In the first two years of the program, a book study model was used. We invited anyone in the department that wanted to participate. The participants received a copy of the book “The Handbook of College Science Teaching” from NSTA press. The book was chosen because it had short chapters that covered a broad range of subjects pertinent to good teaching. In the second year of the program, we used the book the “College Science Teachers Guide to Assessment” also by NSTA press.

In Fall 2014, the Faculty Development Workshop Program was expanded to include all departments in the College of Natural Science and Math and the College of Engineering. All faculty, instructional, tenure-track, and research, get the e-mail announcements. Postdocs and graduate students also are invited. With the expansion of the program, book studies became cost-prohibitive so we have moved to a system of selected topics using guest speakers from our own faculty with an occasional outside guest speaker. When bringing in outside speakers, we invite the guest to give two talks: one on their scientific research and one on teaching and pedagogy.

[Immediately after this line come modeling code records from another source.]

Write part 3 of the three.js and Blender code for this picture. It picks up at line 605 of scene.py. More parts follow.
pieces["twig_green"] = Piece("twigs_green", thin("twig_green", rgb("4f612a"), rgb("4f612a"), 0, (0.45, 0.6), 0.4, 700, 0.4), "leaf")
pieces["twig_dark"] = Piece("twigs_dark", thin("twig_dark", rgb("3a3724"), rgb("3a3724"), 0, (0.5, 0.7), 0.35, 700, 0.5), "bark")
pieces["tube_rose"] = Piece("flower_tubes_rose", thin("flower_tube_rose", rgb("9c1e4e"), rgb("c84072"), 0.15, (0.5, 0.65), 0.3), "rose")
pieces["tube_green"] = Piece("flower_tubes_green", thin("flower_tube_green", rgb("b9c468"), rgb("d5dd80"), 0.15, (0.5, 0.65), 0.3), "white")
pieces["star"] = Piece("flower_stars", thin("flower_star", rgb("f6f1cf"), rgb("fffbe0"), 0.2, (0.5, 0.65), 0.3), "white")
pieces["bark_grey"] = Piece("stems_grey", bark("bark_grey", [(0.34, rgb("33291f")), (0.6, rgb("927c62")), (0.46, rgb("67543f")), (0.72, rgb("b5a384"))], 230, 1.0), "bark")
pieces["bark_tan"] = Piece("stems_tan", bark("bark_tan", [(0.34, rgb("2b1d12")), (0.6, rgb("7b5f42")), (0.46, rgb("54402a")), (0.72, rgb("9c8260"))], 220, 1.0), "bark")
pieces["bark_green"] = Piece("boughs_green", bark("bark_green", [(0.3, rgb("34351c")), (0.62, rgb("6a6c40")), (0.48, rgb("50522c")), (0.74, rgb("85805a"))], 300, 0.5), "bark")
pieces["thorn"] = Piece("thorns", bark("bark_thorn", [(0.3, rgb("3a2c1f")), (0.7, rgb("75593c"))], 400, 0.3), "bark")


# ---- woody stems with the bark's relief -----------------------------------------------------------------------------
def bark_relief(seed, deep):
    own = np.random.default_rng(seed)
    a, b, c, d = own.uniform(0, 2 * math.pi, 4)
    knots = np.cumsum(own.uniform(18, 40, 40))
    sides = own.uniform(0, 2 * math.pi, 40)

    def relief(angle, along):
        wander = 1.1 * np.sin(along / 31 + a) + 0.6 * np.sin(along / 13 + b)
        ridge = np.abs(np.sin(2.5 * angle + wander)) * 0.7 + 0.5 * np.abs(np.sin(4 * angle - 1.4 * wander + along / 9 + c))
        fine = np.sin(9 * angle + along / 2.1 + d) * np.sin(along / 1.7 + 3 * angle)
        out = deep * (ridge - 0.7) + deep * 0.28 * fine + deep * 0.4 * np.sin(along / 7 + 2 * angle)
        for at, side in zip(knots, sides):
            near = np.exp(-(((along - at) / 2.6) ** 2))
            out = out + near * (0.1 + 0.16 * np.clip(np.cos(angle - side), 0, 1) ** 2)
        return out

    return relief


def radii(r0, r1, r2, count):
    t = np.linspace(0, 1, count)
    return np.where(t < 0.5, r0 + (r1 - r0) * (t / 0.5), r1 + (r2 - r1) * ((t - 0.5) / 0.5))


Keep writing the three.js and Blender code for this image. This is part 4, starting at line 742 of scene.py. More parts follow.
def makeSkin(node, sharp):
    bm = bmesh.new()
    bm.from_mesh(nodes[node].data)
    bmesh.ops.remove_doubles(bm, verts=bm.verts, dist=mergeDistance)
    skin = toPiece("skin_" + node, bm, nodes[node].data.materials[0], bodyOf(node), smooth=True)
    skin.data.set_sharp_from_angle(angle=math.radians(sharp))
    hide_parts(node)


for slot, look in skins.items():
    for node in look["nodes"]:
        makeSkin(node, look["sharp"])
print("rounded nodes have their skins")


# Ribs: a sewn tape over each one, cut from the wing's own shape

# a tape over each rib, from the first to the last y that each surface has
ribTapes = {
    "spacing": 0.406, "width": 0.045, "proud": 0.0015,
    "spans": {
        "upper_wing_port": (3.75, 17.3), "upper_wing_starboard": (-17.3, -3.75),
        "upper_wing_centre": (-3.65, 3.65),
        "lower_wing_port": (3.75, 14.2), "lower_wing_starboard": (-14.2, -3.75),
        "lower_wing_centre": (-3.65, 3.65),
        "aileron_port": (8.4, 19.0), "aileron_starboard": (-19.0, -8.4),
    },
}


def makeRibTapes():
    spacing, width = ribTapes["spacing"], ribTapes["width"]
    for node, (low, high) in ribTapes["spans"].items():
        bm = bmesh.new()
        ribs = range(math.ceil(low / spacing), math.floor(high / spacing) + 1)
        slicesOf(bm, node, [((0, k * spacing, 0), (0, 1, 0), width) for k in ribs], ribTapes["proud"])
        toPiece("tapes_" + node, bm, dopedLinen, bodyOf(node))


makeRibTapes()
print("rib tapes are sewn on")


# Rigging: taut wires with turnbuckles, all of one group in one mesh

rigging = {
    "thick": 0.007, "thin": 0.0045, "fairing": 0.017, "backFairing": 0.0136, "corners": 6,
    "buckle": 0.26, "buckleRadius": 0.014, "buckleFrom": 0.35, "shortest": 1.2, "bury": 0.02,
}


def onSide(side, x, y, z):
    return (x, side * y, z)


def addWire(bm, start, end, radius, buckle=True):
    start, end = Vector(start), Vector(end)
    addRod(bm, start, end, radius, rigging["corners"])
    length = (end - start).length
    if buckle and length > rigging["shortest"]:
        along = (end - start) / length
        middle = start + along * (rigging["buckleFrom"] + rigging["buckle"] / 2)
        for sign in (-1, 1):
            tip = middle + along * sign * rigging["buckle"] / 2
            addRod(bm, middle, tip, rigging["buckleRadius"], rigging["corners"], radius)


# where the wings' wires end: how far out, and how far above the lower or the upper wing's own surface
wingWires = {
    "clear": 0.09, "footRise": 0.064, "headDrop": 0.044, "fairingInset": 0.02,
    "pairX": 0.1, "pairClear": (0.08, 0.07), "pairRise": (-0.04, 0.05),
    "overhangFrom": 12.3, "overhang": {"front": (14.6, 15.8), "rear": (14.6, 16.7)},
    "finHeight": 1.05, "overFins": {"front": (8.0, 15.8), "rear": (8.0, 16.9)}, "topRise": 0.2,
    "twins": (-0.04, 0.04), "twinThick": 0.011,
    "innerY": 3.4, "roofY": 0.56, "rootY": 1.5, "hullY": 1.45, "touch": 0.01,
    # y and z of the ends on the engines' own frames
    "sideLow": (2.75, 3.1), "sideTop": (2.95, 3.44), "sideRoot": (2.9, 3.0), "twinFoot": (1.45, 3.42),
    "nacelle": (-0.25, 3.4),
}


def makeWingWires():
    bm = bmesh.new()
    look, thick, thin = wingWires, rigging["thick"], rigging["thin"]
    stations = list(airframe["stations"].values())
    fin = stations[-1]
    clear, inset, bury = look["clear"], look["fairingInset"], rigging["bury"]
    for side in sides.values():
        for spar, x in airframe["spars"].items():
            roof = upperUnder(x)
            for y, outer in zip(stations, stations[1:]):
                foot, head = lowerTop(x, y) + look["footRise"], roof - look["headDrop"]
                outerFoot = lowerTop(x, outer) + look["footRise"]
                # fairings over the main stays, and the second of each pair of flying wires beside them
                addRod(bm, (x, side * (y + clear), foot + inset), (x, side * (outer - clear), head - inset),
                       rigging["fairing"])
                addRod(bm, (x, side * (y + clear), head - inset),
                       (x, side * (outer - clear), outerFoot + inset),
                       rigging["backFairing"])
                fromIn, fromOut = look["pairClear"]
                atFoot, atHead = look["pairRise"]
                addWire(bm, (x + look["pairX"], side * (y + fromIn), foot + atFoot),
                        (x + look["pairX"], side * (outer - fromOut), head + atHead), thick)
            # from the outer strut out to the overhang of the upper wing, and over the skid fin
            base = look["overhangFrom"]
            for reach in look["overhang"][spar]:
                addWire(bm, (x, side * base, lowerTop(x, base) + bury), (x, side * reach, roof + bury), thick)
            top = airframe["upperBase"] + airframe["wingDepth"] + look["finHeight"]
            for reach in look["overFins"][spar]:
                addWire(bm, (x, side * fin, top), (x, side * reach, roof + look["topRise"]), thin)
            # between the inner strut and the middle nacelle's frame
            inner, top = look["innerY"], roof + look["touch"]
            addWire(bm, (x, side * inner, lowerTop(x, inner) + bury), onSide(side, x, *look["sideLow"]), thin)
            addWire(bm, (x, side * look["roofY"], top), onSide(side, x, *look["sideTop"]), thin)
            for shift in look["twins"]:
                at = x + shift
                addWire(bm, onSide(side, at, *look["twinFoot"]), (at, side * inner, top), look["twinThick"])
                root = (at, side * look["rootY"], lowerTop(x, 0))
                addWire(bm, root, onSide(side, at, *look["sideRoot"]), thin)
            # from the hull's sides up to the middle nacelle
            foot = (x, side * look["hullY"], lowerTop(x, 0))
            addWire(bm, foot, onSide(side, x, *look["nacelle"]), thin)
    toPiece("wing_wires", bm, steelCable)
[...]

The dual talk platform opens up more discussions about teaching with faculty that attend research seminars but do not usually participate in teaching seminars.

The biggest benefit to the Faculty Development Workshop series that it creates conversation. Faculty began to talk more to each other about teaching and began comparing notes. The series generates dialogue and that is perhaps the single biggest driver of change in teaching practices in the department. Faculty that do not attend the sessions themselves often find themselves in conversations with people who did attend and were asking questions.